## [GIVEN DATA]
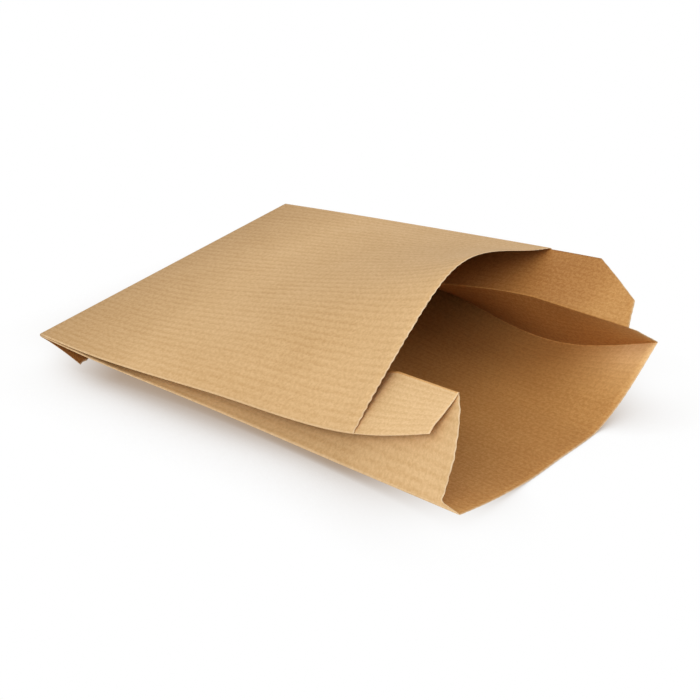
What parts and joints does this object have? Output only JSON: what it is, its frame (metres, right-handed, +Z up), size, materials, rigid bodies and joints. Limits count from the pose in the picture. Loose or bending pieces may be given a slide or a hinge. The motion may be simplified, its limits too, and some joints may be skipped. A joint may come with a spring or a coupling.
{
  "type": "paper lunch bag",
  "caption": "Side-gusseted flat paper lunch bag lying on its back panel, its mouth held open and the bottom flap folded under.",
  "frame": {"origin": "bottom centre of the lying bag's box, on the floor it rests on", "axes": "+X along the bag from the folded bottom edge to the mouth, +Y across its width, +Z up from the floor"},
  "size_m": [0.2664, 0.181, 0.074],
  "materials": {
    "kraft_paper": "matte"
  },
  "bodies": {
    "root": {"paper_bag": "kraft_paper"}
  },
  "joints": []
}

## [DIRECTIVE]
Using the listing above, reproduce each line without omission.

## [WRITTEN RESPONSE]
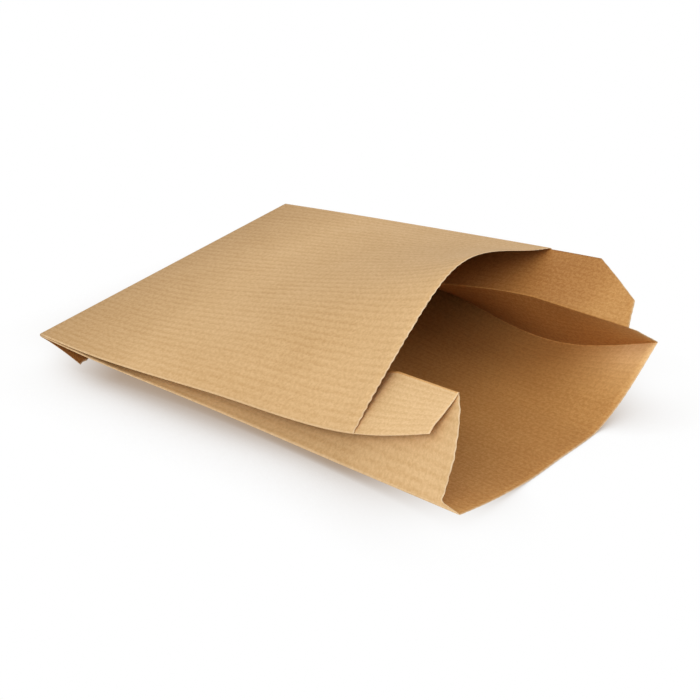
What parts and joints does this object have? Output only JSON: what it is, its frame (metres, right-handed, +Z up), size, materials, rigid bodies and joints. Limits count from the pose in the picture. Loose or bending pieces may be given a slide or a hinge. The motion may be simplified, its limits too, and some joints may be skipped. A joint may come with a spring or a coupling.
{
  "type": "paper lunch bag",
  "caption": "Side-gusseted flat paper lunch bag lying on its back panel, its mouth held open and the bottom flap folded under.",
  "frame": {"origin": "bottom centre of the lying bag's box, on the floor it rests on", "axes": "+X along the bag from the folded bottom edge to the mouth, +Y across its width, +Z up from the floor"},
  "size_m": [0.2664, 0.181, 0.074],
  "materials": {
    "kraft_paper": "matte"
  },
  "bodies": {
    "root": {"paper_bag": "kraft_paper"}
  },
  "joints": []
}